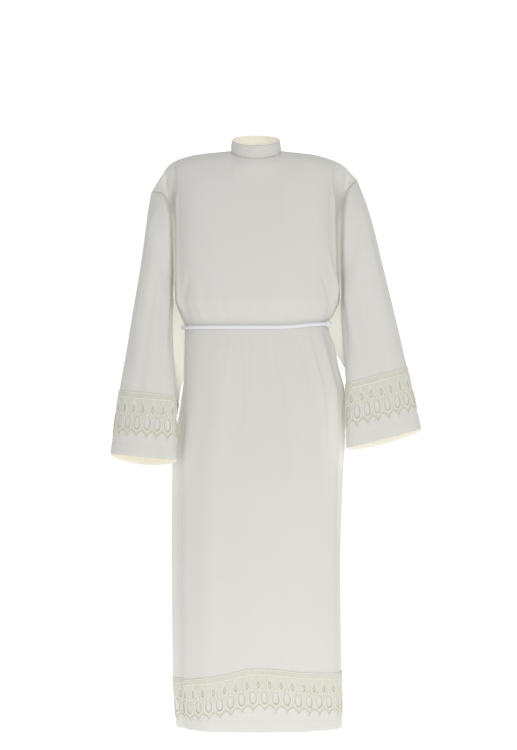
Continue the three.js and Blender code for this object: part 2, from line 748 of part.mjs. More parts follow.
const waistRow = armholeRows + bodySections.findIndex((section) => section.tilt);
const loop = waistLoop(frontGrid[waistRow], backGrid[waistRow]);
const loopLength = loop.getLength();
const knotFrom = 0.5 - (knot.beforeSide + knot.length) / loopLength;
const knotTo = 0.5 - knot.beforeSide / loopLength;
const endGap = seamGap / loopLength;
const knotRim = (share) =>
  mix(cord.radius, knot.radius, Math.abs(Math.sin(Math.PI * knot.turns * share)) ** 0.6);
const cordRim = () => cord.radius;
const cincture = tubeGeometry(loop, knotTo + endGap, knotFrom + 1 - endGap, cord.steps, cordRim);
addMesh("cincture", cincture, cordYarn);
addMesh("cincture_knot", tubeGeometry(loop, knotFrom, knotTo, knot.steps, knotRim), cordYarn);

export default alb;
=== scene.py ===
import math
from collections import namedtuple

import bpy
import numpy as np
from mathutils.geometry import delaunay_2d_cdt
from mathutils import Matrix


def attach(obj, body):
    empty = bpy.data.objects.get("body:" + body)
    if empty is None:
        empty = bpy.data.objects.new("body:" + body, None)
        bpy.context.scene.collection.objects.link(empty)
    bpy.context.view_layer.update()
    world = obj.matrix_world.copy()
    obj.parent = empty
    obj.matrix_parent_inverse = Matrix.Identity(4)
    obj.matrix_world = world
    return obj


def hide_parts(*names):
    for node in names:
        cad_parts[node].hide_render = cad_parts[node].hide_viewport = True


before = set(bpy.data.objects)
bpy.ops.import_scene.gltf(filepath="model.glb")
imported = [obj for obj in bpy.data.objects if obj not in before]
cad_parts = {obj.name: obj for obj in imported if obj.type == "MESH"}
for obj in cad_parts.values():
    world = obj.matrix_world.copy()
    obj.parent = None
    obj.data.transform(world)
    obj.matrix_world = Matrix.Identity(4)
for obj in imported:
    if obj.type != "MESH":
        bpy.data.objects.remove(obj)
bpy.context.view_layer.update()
scene = bpy.context.scene

# Wall, seams and layers
CLOTH_WALL = 0.001
SEAM_DIP = 0.0008
SEAM_REACH = 0.0028
HEM_WIDTH = 0.026
LACE_LIFT = 0.0004
LACE_GROUND = 0.0006
THREAD_RADIUS = 0.0009
THREAD_LIFT = 0.3  # of a thread's radius
THIN_THREAD = 0.6  # of a thick one's radius
COLLAR_WALL = 0.0018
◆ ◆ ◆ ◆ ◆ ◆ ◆
**Given task:** All the data must be duplicated exactly, with nothing added or removed.

**Problem solution:**
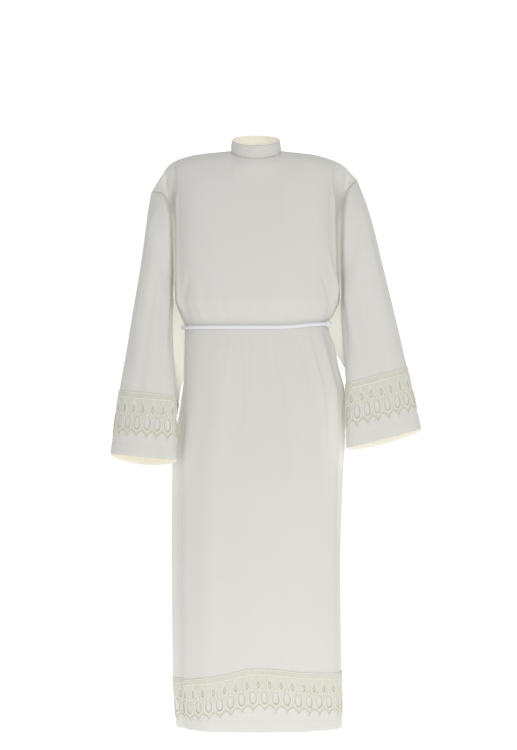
Continue the three.js and Blender code for this object: part 2, from line 748 of part.mjs. More parts follow.
const waistRow = armholeRows + bodySections.findIndex((section) => section.tilt);
const loop = waistLoop(frontGrid[waistRow], backGrid[waistRow]);
const loopLength = loop.getLength();
const knotFrom = 0.5 - (knot.beforeSide + knot.length) / loopLength;
const knotTo = 0.5 - knot.beforeSide / loopLength;
const endGap = seamGap / loopLength;
const knotRim = (share) =>
  mix(cord.radius, knot.radius, Math.abs(Math.sin(Math.PI * knot.turns * share)) ** 0.6);
const cordRim = () => cord.radius;
const cincture = tubeGeometry(loop, knotTo + endGap, knotFrom + 1 - endGap, cord.steps, cordRim);
addMesh("cincture", cincture, cordYarn);
addMesh("cincture_knot", tubeGeometry(loop, knotFrom, knotTo, knot.steps, knotRim), cordYarn);

export default alb;
=== scene.py ===
import math
from collections import namedtuple

import bpy
import numpy as np
from mathutils.geometry import delaunay_2d_cdt
from mathutils import Matrix


def attach(obj, body):
    empty = bpy.data.objects.get("body:" + body)
    if empty is None:
        empty = bpy.data.objects.new("body:" + body, None)
        bpy.context.scene.collection.objects.link(empty)
    bpy.context.view_layer.update()
    world = obj.matrix_world.copy()
    obj.parent = empty
    obj.matrix_parent_inverse = Matrix.Identity(4)
    obj.matrix_world = world
    return obj


def hide_parts(*names):
    for node in names:
        cad_parts[node].hide_render = cad_parts[node].hide_viewport = True


before = set(bpy.data.objects)
bpy.ops.import_scene.gltf(filepath="model.glb")
imported = [obj for obj in bpy.data.objects if obj not in before]
cad_parts = {obj.name: obj for obj in imported if obj.type == "MESH"}
for obj in cad_parts.values():
    world = obj.matrix_world.copy()
    obj.parent = None
    obj.data.transform(world)
    obj.matrix_world = Matrix.Identity(4)
for obj in imported:
    if obj.type != "MESH":
        bpy.data.objects.remove(obj)
bpy.context.view_layer.update()
scene = bpy.context.scene

# Wall, seams and layers
CLOTH_WALL = 0.001
SEAM_DIP = 0.0008
SEAM_REACH = 0.0028
HEM_WIDTH = 0.026
LACE_LIFT = 0.0004
LACE_GROUND = 0.0006
THREAD_RADIUS = 0.0009
THREAD_LIFT = 0.3  # of a thread's radius
THIN_THREAD = 0.6  # of a thick one's radius
COLLAR_WALL = 0.0018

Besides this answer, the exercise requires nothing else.